-- Begin DATASET CONTENT --

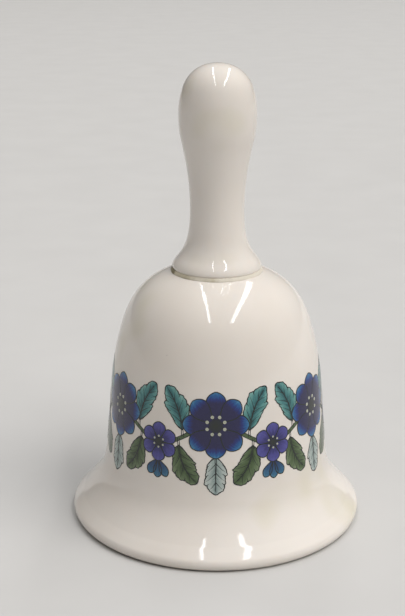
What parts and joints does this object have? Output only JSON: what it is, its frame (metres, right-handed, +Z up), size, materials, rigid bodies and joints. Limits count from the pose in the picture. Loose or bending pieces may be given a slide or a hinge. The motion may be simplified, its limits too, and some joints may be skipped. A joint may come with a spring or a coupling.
{
  "type": "porcelain hand bell",
  "caption": "Small glazed porcelain hand bell with a pestle-shaped handle, a floral band round the waist and a ball clapper on a short chain.",
  "frame": {"origin": "centre of the ring that the bell stands on, in the plane of the rim", "axes": "+Z up along the bell's axis of revolution; -Y is the front, towards the middle of the floral band's main flower; +X to the right seen from the front"},
  "size_m": [0.082, 0.082, 0.127],
  "materials": {
    "porcelain": "glossy clear glaze over warm white porcelain, with a floral transfer print round the waist",
    "slip": "dull olive-brown line of slip and settled dirt",
    "spring_wire": "drawn steel wire, slightly dulled",
    "chain_wire": "drawn steel wire, bright where the links rub",
    "ball_glaze": "glossy glazed porcelain, unglazed in the bore"
  },
  "bodies": {
    "bell": {"bell_body": "porcelain", "handle": "porcelain", "joint_slip": "slip"},
    "hanger": {"spring_hanger": "spring_wire"},
    "link_1": {"chain_link_1": "chain_wire"},
    "link_2": {"chain_link_2": "chain_wire"},
    "link_3": {"chain_link_3": "chain_wire"},
    "clapper": {"clapper_wire": "spring_wire"},
    "ball": {"clapper_ball": "ball_glaze"}
  },
  "joints": [
    {"name": "hanger_turn", "type": "hinge", "parent": "bell", "child": "hanger", "pos_m": [0, 0, 0.0715], "axis": [0, 0, 1], "continuous": true},
    {"name": "clapper_swing", "type": "hinge", "parent": "hanger", "child": "link_1", "pos_m": [0, 0, 0.0625], "axis": [1, 0, 0], "range_deg": [-26, 26]},
    {"name": "link_2_twist", "type": "hinge", "parent": "link_1", "child": "link_2", "pos_m": [0, 0, 0.0595], "axis": [0, 0, 1], "range_deg": [-30, 30]},
    {"name": "link_3_twist", "type": "hinge", "parent": "link_2", "child": "link_3", "pos_m": [0, 0, 0.0555], "axis": [0, 0, 1], "range_deg": [-30, 30]},
    {"name": "clapper_twist", "type": "hinge", "parent": "link_3", "child": "clapper", "pos_m": [0, 0, 0.0515], "axis": [0, 0, 1], "range_deg": [-30, 30]},
    {"name": "ball_spin", "type": "hinge", "parent": "clapper", "child": "ball", "pos_m": [0, 0, 0.017], "axis": [0, 0, 1], "continuous": true}
  ]
}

-- End DATASET CONTENT --

[WHAT TO WORK ON] Please restate the whole listing word for word.

[FULL SOLUTION]
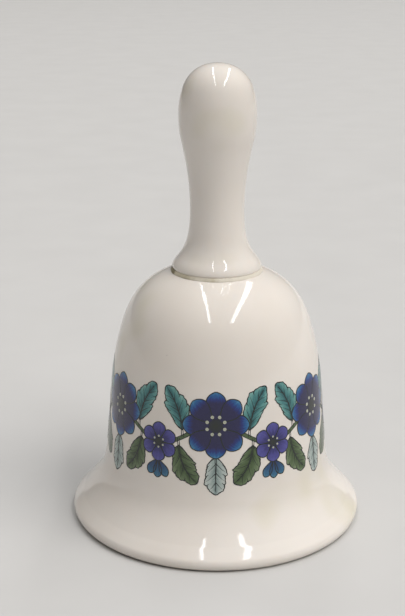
What parts and joints does this object have? Output only JSON: what it is, its frame (metres, right-handed, +Z up), size, materials, rigid bodies and joints. Limits count from the pose in the picture. Loose or bending pieces may be given a slide or a hinge. The motion may be simplified, its limits too, and some joints may be skipped. A joint may come with a spring or a coupling.
{
  "type": "porcelain hand bell",
  "caption": "Small glazed porcelain hand bell with a pestle-shaped handle, a floral band round the waist and a ball clapper on a short chain.",
  "frame": {"origin": "centre of the ring that the bell stands on, in the plane of the rim", "axes": "+Z up along the bell's axis of revolution; -Y is the front, towards the middle of the floral band's main flower; +X to the right seen from the front"},
  "size_m": [0.082, 0.082, 0.127],
  "materials": {
    "porcelain": "glossy clear glaze over warm white porcelain, with a floral transfer print round the waist",
    "slip": "dull olive-brown line of slip and settled dirt",
    "spring_wire": "drawn steel wire, slightly dulled",
    "chain_wire": "drawn steel wire, bright where the links rub",
    "ball_glaze": "glossy glazed porcelain, unglazed in the bore"
  },
  "bodies": {
    "bell": {"bell_body": "porcelain", "handle": "porcelain", "joint_slip": "slip"},
    "hanger": {"spring_hanger": "spring_wire"},
    "link_1": {"chain_link_1": "chain_wire"},
    "link_2": {"chain_link_2": "chain_wire"},
    "link_3": {"chain_link_3": "chain_wire"},
    "clapper": {"clapper_wire": "spring_wire"},
    "ball": {"clapper_ball": "ball_glaze"}
  },
  "joints": [
    {"name": "hanger_turn", "type": "hinge", "parent": "bell", "child": "hanger", "pos_m": [0, 0, 0.0715], "axis": [0, 0, 1], "continuous": true},
    {"name": "clapper_swing", "type": "hinge", "parent": "hanger", "child": "link_1", "pos_m": [0, 0, 0.0625], "axis": [1, 0, 0], "range_deg": [-26, 26]},
    {"name": "link_2_twist", "type": "hinge", "parent": "link_1", "child": "link_2", "pos_m": [0, 0, 0.0595], "axis": [0, 0, 1], "range_deg": [-30, 30]},
    {"name": "link_3_twist", "type": "hinge", "parent": "link_2", "child": "link_3", "pos_m": [0, 0, 0.0555], "axis": [0, 0, 1], "range_deg": [-30, 30]},
    {"name": "clapper_twist", "type": "hinge", "parent": "link_3", "child": "clapper", "pos_m": [0, 0, 0.0515], "axis": [0, 0, 1], "range_deg": [-30, 30]},
    {"name": "ball_spin", "type": "hinge", "parent": "clapper", "child": "ball", "pos_m": [0, 0, 0.017], "axis": [0, 0, 1], "continuous": true}
  ]
}